### Records for the exercise
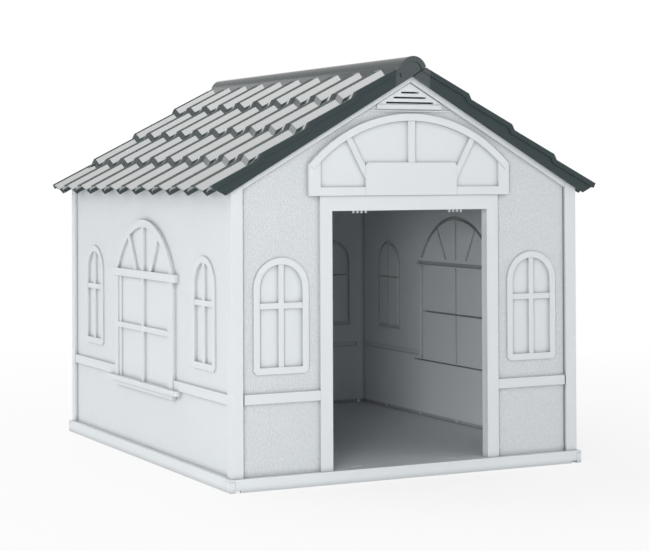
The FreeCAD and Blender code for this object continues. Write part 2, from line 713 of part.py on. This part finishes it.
def roll_face(x, z):
    """The rolled section at x: crests at z, both ends of the roof on a crest."""
    rolls = int(size("rolls"))
    end = size("base_depth") / 2 - size("end_inset") + size("rake_overhang")
    quarter = end / rolls / 2
    thick = size("roof_sheet")
    side = [(size("crest_run"), size("crest_drop")), (size("facet_run"), size("facet_drop")),
            (2 * quarter, size("roll_height"))]
    upper = []
    for roll in range(rolls + 1):
        crest = -end + 4 * quarter * roll
        rising = [] if roll == 0 else [(crest - run, z - drop) for run, drop in side[-2::-1]]
        falling = [] if roll == rolls else [(crest + run, z - drop) for run, drop in side]
        upper += rising + [(crest, z)] + falling
    outline = upper + [(y, height - thick) for y, height in reversed(upper)]
    corners = [FreeCAD.Vector(x, y, height) for y, height in outline]
    return Part.Face(Part.makePolygon(corners + corners[:1]))


def plate_between(points, y, depth):
    """A plate of the outline given by points of x and z, from y back by depth."""
    corners = [FreeCAD.Vector(x, y, z) for x, z in points]
    outline = Part.Face(Part.makePolygon(corners + corners[:1]))
    return outline.extrude(FreeCAD.Vector(0, depth, 0))


def inset_line(points, distance):
    """The line of points moved down square to itself, with mitred corners."""
    normals = []
    for (x_a, z_a), (x_b, z_b) in zip(points, points[1:]):
        length = math.hypot(x_b - x_a, z_b - z_a)
        normals.append(((z_b - z_a) / length, (x_a - x_b) / length))
    moved = []
    for index, (x, z) in enumerate(points):
        before = normals[max(index - 1, 0)]
        after = normals[min(index, len(normals) - 1)]
        shared_part = 1 + before[0] * after[0] + before[1] * after[1]
        moved.append((x + distance * (before[0] + after[0]) / shared_part,
                      z + distance * (before[1] + after[1]) / shared_part))
    return moved


def roof_half(node, side):
    """One half of the roof: tiled sheet, rims and fascias on its ends, and seat ribs."""
    points = crest_line()
    half = size("base_width") / 2 - size("side_inset")
    half_depth = size("base_depth") / 2 - size("end_inset")
    end = half_depth + size("rake_overhang")
    lean = math.tan(math.radians(size("wall_pitch")))
    peak = size("eave_height") + half * lean
    ridge_z = peak + size("ridge_rise")
    lap = size("roof_lap")
    pieces = []
    for course in range(0, len(points), 2):
        (x_a, z_a), (x_b, z_b) = points[course], points[course + 1]
        slope = (z_b - z_a) / (x_b - x_a)
        reach = size("ridge_radius") / 2 if course == 0 else lap
        section = roll_face(x_a - reach, z_a - reach * slope)
        pieces.append(section.extrude(FreeCAD.Vector(x_b - x_a + reach, 0,
                                                     slope * (x_b - x_a + reach))))
        if course + 2 < len(points):
            x_c, z_c = points[course + 2]
            pieces.append(roll_face(x_b, z_b).extrude(FreeCAD.Vector(x_c - x_b, 0, z_c - z_b)))

    # The line of the crests, carried up to the ridge.
    (x_a, z_a), (x_b, z_b) = points[0], points[1]
    start = (0.5 * size("fit"), z_a + (z_b - z_a) / (x_b - x_a) * (0.5 * size("fit") - x_a))
    line = [start] + points
    under = inset_line(line, size("rim_width"))
    middle = inset_line(line, size("rim_width") / 2)
    lower_end = half + size("fascia_reach")
    low = peak - size("fascia_cover")
    fascia = middle[:-1] + [middle[-1], (lower_end, low - lean * lower_end), (start[0], low)]
    rib = middle[:-2] + [(half - 5, points[-2][1] + (half - 5 - points[-2][0])
                          * (points[-1][1] - points[-2][1]) / (points[-1][0] - points[-2][0])
                          - size("rim_width")),
                         (half - 5, peak - lean * (half - 5)), (start[0], peak)]
    along = FreeCAD.Vector(0, 1, 0)
    radius = size("ridge_radius")
    eye_radius = radius - size("rim_width")

    def drum(drum_radius, low_y, high_y):
        return Part.makeCylinder(drum_radius, high_y - low_y,
                                 FreeCAD.Vector(0, low_y, ridge_z), along)

    # The seam of the halves in the roll's ends rises to the right from the fascias' peak.
    seam_top = (radius + 20) * size("seam_rise") / size("seam_run")
    seam = [(0, low), (radius + 20, low + seam_top), (radius + 20, low - 60), (0, low - 60)]
    gap = size("seam_gap")
    above_seam = [(0, low - gap), (radius + 20, low - gap + seam_top), (radius + 20, low + 90),
                  (-radius - 20, low + 90), (-radius - 20, low - gap)]
    ends = []
    for y_side in (-1, 1):
        outer = y_side * end
        rim = plate_between(line + under[::-1], outer, -y_side * size("rim_depth"))
        ends.append(rim.cut(drum(eye_radius, -end - 1, end + 1)))
        ends.append(plate_between(fascia, outer - y_side * size("fascia_sink"),
                                  -y_side * size("fascia_sheet")))
        pieces.append(plate_between(rib, y_side * half_depth, -y_side * size("seat_rib")))
    if side > 0:
        roll_room = drum(radius + size("fit"), -end - 1, end + 1)
        roll_room = roll_room.common(plate_between(above_seam, -end - 1, 2 * end + 2))
        ends = [plate.cut(roll_room) for plate in ends]
        pieces = [piece.cut(drum(radius + size("fit"), -end - 1, end + 1)) for piece in pieces]
    pieces += ends

    # The eave is cut square to the tiles.
    (x_a, z_a), (x_b, z_b) = points[-2], points[-1]
    angle = math.degrees(math.atan2(z_a - z_b, x_b - x_a))
    beyond = Part.makeBox(90, 2 * end + 20, 160, FreeCAD.Vector(0, -end - 10, -80))
    beyond.Placement = FreeCAD.Placement(FreeCAD.Vector(x_b, 0, z_b),
                                         FreeCAD.Rotation(FreeCAD.Vector(0, 1, 0), angle))

    shape = pieces[0].fuse(pieces[1:]).cut(beyond)
    if side < 0:
        plate_back = size("fascia_sink") + size("fascia_sheet")
        barrel = drum(radius, -end, end)
        barrel = barrel.cut(drum(radius - size("ridge_wall"), plate_back - end, end - plate_back))
        for low_y in (-end - 1, end - size("fascia_sink")):
            barrel = barrel.cut(drum(eye_radius, low_y, low_y + 1 + size("fascia_sink")))
        top = ridge_z + size("skirt_top")
        edge = math.sqrt(radius ** 2 - size("skirt_top") ** 2)
        spread = edge + size("skirt_spread")
        foot = top - size("skirt_fall")
        skirt = plate_between([(edge, top), (spread, foot), (spread - size("skirt_sheet"), foot),
                               (edge - size("skirt_sheet"), top - 2)],
                              -end + plate_back, 2 * (end - plate_back))
        below = [(-90, low - lean * 90), (0, low), (90, low - lean * 90), (90, low - 150),
                 (-90, low - 150)]
        half_crease = size("crease") / 2
        crease = plate_between([(edge - half_crease, top - half_crease),
                                (spread, top - half_crease), (spread, top + half_crease),
                                (edge - half_crease, top + half_crease)],
                               -end + plate_back, 2 * (end - plate_back))
        barrel = barrel.fuse(skirt).cut([crease, plate_between(below, -end - 1, 2 * end + 2)])
        # Mirrored with the half, the seam's cut comes to lie on the right.
        mirrored_seam = [(-x, z) for x, z in seam]
        below_rim = [under[0], under[1], (under[1][0], low - 60), (under[0][0], low - 60)]
        for y_side in (-1, 1):
            barrel = barrel.cut(plate_between(mirrored_seam, y_side * (end + 1),
                                              -y_side * (size("rim_depth") + size("fit") + 1)))
            barrel = barrel.cut(plate_between(below_rim, y_side * (end + 1),
                                              -y_side * (size("fascia_sink") + 1)))
        shape = shape.fuse(barrel)
        shape = shape.mirror(FreeCAD.Vector(0, 0, 0), FreeCAD.Vector(1, 0, 0))

    room_half = half + size("fit")
    room = [(-room_half, 0), (room_half, 0), (room_half, size("eave_height") + size("fit")),
            (0, peak + 2 * size("fit")), (-room_half, size("eave_height") + size("fit"))]
    shape = shape.cut(plate_between(room, -half_depth - size("fit"),
                                    2 * (half_depth + size("fit"))))
    solids = sorted(shape.Solids, key=lambda solid: solid.Volume)
    roof = doc.addObject("Part::Feature", node)
    roof.Shape = solids[-1]
    roof.Label = node
    print(node, "solids", [round(solid.Volume) for solid in solids])
    return roof


# ---------------------------------------------------------------- the whole house
def build():
    made = [base_tray()]
    for y_side, end in ((-1, "front"), (1, "back")):
        for x_side, hand in ((-1, "left"), (1, "right")):
            made.append(corner_foot("foot_%s_%s" % (end, hand), x_side, y_side))
            made.append(post("post_%s_%s" % (end, hand), x_side, y_side))
    made.append(gable_wall("front_wall", 0, True))
    made.append(gable_wall("back_wall", 180, False))
    for node, angle in (("left", -90), ("right", 90)):
        made.append(long_wall(node + "_wall", angle))
    made.append(arch_panel())
    made.append(sign_plate())
    made.append(gable_vent("front_vent", 0))
    made.append(gable_vent("back_vent", 180))
    doc.recompute()
    made.append(roof_half("roof_left", -1))
    made.append(roof_half("roof_right", 1))
    return made


finished = build()
faults = [thing.Name for thing in doc.Objects
          if "Invalid" in thing.State or "Error" in thing.State]
for thing in finished:
    if thing.Shape.isNull() or not thing.Shape.isValid():
        faults.append(thing.Label)
if faults:
    raise RuntimeError("not sound: " + ", ".join(faults))
os.makedirs("parts", exist_ok=True)
for thing in finished:
    thing.Shape.exportStep("parts/%s.step" % thing.Label)
    bounds = thing.Shape.BoundBox
    print("%-18s %2d solids  x %.1f %.1f  y %.1f %.1f  z %.1f %.1f" % (
        thing.Label, len(thing.Shape.Solids), bounds.XMin, bounds.XMax, bounds.YMin,
        bounds.YMax, bounds.ZMin, bounds.ZMax))
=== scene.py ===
import math

import bpy
from mathutils import Matrix, Vector


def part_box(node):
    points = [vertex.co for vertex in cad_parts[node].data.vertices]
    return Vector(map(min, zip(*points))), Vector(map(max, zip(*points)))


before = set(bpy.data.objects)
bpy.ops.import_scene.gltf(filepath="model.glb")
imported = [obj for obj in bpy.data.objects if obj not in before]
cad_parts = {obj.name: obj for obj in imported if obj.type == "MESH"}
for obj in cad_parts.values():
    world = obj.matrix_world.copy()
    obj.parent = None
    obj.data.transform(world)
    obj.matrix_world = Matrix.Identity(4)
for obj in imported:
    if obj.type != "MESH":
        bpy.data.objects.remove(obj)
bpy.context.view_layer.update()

# ------------------------------------------------------------------ walls and posts
# The walls, posts, arched panel, sign plate and vents are moulded in one pale, cool grey
# plastic with a satin skin. The fields of the gable panels carry a fine upright fleck from
# the mould, and those of the long panels a fainter one; trims, panes and posts are smooth.
# Their colour carries painted shade: darker in corners and joints, and in the low spots of the
# fleck.
WALL_COLOUR = (0.755, 0.79, 0.815)
FLECK_LENGTH = 0.0046
FLECK_WIDTH = 0.0025
# FLECK_SHADE is the depth of the painted shade in the low spots of the fleck.
FLECK_SHADE = 0.09
FLECK_RELIEF = 0.0008
FLANK_FLECK = 0.25
WALL_ROUGHNESS = 0.48
GRAIN_RELIEF = 0.0003
WALL_EDGE = 0.0007
# Reach and depth of the painted shade in corners and joints.
CREVICE = 0.013
CREVICE_SHADE = 0.62
FIELD_SINK = 0.006
POST_FACE_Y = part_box("post_front_left")[0][1]
POST_FACE_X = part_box("post_front_left")[0][0]


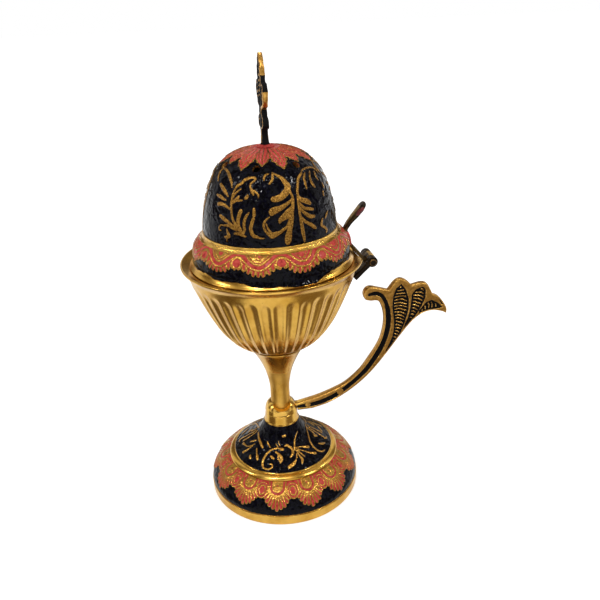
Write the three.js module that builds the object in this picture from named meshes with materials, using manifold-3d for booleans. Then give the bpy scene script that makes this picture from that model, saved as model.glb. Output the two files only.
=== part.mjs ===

### Set exercise
Extract the lines from the line with "finished = build()" through the line with "bpy.context.view_layer.update()". Keep both of those lines, copy everything exactly, and add nothing.

### Reply
finished = build()
faults = [thing.Name for thing in doc.Objects
          if "Invalid" in thing.State or "Error" in thing.State]
for thing in finished:
    if thing.Shape.isNull() or not thing.Shape.isValid():
        faults.append(thing.Label)
if faults:
    raise RuntimeError("not sound: " + ", ".join(faults))
os.makedirs("parts", exist_ok=True)
for thing in finished:
    thing.Shape.exportStep("parts/%s.step" % thing.Label)
    bounds = thing.Shape.BoundBox
    print("%-18s %2d solids  x %.1f %.1f  y %.1f %.1f  z %.1f %.1f" % (
        thing.Label, len(thing.Shape.Solids), bounds.XMin, bounds.XMax, bounds.YMin,
        bounds.YMax, bounds.ZMin, bounds.ZMax))
=== scene.py ===
import math

import bpy
from mathutils import Matrix, Vector


def part_box(node):
    points = [vertex.co for vertex in cad_parts[node].data.vertices]
    return Vector(map(min, zip(*points))), Vector(map(max, zip(*points)))


before = set(bpy.data.objects)
bpy.ops.import_scene.gltf(filepath="model.glb")
imported = [obj for obj in bpy.data.objects if obj not in before]
cad_parts = {obj.name: obj for obj in imported if obj.type == "MESH"}
for obj in cad_parts.values():
    world = obj.matrix_world.copy()
    obj.parent = None
    obj.data.transform(world)
    obj.matrix_world = Matrix.Identity(4)
for obj in imported:
    if obj.type != "MESH":
        bpy.data.objects.remove(obj)
bpy.context.view_layer.update()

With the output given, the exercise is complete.